* START DATA SHOWN *

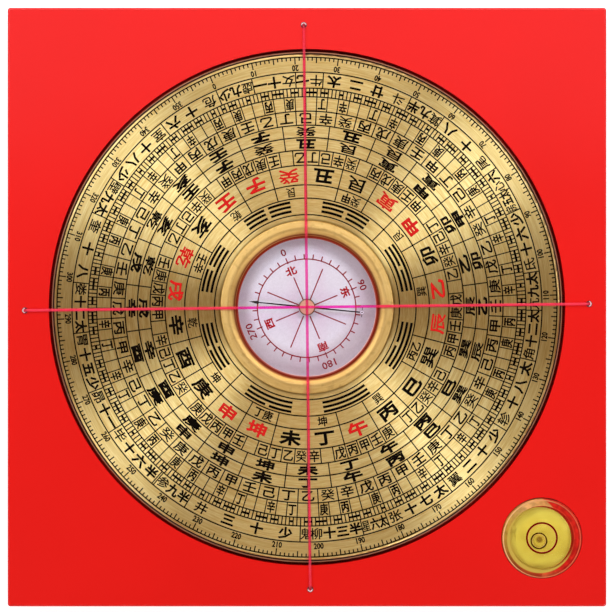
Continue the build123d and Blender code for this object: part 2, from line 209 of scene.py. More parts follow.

* END DATA SHOWN *
* START DATA SHOWN *

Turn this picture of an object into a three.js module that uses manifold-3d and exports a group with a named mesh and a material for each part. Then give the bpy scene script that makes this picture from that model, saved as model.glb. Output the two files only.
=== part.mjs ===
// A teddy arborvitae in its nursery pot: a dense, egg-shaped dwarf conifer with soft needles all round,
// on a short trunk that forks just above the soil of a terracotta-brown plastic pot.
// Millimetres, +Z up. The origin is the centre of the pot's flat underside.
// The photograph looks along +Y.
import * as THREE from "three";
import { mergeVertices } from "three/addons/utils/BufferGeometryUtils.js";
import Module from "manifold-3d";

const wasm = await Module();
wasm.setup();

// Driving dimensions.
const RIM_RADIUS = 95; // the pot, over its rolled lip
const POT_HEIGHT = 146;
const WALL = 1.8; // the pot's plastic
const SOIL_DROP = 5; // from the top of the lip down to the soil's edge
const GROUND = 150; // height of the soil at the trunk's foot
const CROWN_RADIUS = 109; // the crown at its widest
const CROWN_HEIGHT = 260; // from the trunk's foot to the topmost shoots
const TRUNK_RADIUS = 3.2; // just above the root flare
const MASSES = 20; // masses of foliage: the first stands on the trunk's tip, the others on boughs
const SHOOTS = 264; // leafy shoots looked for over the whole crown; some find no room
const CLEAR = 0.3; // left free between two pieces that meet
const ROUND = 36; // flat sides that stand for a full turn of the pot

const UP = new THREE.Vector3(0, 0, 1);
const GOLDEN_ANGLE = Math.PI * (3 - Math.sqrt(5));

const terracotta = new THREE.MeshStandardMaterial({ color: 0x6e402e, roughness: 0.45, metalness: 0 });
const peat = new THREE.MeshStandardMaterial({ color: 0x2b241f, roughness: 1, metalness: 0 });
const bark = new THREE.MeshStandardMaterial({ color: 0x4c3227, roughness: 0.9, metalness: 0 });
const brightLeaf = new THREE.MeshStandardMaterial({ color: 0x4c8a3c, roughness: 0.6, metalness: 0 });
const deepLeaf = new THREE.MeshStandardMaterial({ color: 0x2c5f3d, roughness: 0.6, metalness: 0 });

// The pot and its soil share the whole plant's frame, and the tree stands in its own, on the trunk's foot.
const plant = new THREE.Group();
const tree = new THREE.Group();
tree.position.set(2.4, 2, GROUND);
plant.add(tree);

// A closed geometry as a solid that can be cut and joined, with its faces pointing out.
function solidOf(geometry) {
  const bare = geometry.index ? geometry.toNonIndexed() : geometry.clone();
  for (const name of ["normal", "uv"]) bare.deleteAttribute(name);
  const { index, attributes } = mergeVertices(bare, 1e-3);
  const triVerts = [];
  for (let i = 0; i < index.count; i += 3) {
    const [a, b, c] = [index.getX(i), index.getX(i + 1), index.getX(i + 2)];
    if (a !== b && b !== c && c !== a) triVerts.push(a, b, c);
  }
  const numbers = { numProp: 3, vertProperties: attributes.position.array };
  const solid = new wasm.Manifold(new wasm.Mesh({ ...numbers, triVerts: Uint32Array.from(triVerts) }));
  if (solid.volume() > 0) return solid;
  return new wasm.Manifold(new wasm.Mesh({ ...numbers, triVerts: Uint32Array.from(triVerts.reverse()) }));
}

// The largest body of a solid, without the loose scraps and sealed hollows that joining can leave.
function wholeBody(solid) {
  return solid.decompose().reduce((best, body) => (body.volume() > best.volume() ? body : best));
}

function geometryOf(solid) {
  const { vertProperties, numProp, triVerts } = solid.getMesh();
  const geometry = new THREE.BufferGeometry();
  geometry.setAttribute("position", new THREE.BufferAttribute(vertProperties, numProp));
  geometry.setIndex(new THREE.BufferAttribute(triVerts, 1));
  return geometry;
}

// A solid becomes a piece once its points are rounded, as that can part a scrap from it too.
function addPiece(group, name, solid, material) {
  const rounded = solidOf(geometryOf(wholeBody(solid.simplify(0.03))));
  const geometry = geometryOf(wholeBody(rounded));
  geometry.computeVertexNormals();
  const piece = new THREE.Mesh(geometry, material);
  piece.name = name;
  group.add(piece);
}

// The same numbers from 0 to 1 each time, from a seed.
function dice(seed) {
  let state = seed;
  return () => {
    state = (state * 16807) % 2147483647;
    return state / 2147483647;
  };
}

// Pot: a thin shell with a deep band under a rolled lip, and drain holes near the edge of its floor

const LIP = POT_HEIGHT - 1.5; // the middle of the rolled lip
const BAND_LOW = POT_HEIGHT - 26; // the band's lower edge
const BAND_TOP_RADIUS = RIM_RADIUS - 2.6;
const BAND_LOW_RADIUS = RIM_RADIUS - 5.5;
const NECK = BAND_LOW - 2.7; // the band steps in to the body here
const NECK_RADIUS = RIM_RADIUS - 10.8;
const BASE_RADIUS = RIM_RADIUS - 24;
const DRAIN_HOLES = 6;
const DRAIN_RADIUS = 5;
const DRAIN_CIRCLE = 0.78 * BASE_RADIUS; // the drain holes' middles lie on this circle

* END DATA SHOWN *
* START DATA SHOWN *

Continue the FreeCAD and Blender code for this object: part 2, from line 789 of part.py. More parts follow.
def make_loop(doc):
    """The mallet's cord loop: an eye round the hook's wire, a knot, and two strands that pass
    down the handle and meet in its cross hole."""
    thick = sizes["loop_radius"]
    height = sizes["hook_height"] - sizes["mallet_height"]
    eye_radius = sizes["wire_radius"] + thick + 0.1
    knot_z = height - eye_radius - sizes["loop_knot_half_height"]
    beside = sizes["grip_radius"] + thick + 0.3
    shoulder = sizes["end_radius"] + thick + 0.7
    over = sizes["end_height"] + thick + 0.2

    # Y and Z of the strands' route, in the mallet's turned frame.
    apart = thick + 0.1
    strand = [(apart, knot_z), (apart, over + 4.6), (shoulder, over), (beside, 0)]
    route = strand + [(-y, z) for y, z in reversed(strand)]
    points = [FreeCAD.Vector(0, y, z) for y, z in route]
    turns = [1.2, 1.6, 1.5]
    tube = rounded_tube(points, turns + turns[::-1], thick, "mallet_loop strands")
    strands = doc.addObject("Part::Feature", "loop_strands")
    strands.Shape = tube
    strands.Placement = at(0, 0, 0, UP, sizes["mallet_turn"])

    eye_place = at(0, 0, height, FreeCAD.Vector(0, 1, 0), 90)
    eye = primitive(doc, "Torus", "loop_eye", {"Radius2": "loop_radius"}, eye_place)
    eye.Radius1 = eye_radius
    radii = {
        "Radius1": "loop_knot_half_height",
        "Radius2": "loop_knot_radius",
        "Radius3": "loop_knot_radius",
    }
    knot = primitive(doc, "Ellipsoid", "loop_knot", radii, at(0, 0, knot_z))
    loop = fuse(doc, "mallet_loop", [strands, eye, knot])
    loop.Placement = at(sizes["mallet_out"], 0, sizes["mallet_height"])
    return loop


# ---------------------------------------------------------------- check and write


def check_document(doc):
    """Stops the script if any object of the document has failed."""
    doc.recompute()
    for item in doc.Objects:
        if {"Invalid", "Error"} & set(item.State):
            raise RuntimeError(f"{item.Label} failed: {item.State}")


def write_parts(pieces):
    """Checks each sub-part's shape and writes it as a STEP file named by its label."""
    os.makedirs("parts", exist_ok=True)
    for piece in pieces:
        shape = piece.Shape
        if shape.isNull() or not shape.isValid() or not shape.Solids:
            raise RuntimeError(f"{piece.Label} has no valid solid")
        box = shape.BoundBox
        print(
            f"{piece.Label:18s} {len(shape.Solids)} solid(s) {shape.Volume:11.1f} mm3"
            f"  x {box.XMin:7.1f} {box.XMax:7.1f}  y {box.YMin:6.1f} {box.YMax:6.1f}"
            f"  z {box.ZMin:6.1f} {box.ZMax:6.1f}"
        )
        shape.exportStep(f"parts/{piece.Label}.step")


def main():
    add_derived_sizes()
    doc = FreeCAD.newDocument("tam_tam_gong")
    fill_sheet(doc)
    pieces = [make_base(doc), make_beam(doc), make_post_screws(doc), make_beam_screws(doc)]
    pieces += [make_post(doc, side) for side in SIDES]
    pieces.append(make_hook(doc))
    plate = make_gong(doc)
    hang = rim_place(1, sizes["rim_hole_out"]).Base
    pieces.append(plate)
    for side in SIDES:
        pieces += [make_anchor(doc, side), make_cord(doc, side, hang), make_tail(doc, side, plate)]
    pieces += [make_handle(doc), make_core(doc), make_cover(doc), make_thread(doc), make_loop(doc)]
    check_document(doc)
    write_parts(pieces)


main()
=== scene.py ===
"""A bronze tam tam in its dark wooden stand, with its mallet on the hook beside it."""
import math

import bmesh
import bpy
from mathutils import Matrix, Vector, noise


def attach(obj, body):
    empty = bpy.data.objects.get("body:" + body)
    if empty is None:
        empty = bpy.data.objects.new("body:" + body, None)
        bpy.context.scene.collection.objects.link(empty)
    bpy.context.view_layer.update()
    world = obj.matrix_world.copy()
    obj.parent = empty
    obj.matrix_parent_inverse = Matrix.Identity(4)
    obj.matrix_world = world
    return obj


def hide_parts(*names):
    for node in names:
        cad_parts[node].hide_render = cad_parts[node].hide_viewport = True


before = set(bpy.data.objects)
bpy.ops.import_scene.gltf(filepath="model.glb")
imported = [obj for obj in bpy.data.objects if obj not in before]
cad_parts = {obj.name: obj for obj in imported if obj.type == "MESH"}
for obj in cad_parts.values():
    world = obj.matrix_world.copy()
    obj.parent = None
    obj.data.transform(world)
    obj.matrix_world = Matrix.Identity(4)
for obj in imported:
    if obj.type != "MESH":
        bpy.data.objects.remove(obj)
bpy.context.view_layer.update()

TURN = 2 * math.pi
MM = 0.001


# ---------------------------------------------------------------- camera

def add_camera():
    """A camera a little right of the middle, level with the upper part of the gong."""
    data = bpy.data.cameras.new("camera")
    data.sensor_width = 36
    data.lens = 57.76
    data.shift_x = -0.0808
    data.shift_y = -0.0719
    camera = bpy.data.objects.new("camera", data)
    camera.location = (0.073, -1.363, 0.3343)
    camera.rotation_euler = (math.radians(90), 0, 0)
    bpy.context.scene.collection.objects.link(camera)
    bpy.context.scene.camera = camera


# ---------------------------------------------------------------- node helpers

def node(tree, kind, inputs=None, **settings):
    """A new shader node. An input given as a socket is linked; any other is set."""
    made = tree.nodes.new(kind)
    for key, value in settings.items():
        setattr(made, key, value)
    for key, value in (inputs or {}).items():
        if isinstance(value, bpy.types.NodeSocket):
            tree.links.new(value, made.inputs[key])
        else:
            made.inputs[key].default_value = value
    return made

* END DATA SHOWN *

§ GIVEN INSTRUCTION
Pick out the lines containing the word "Identity" and show them.

§ RESPONSE
    obj.matrix_parent_inverse = Matrix.Identity(4)
    obj.matrix_world = Matrix.Identity(4)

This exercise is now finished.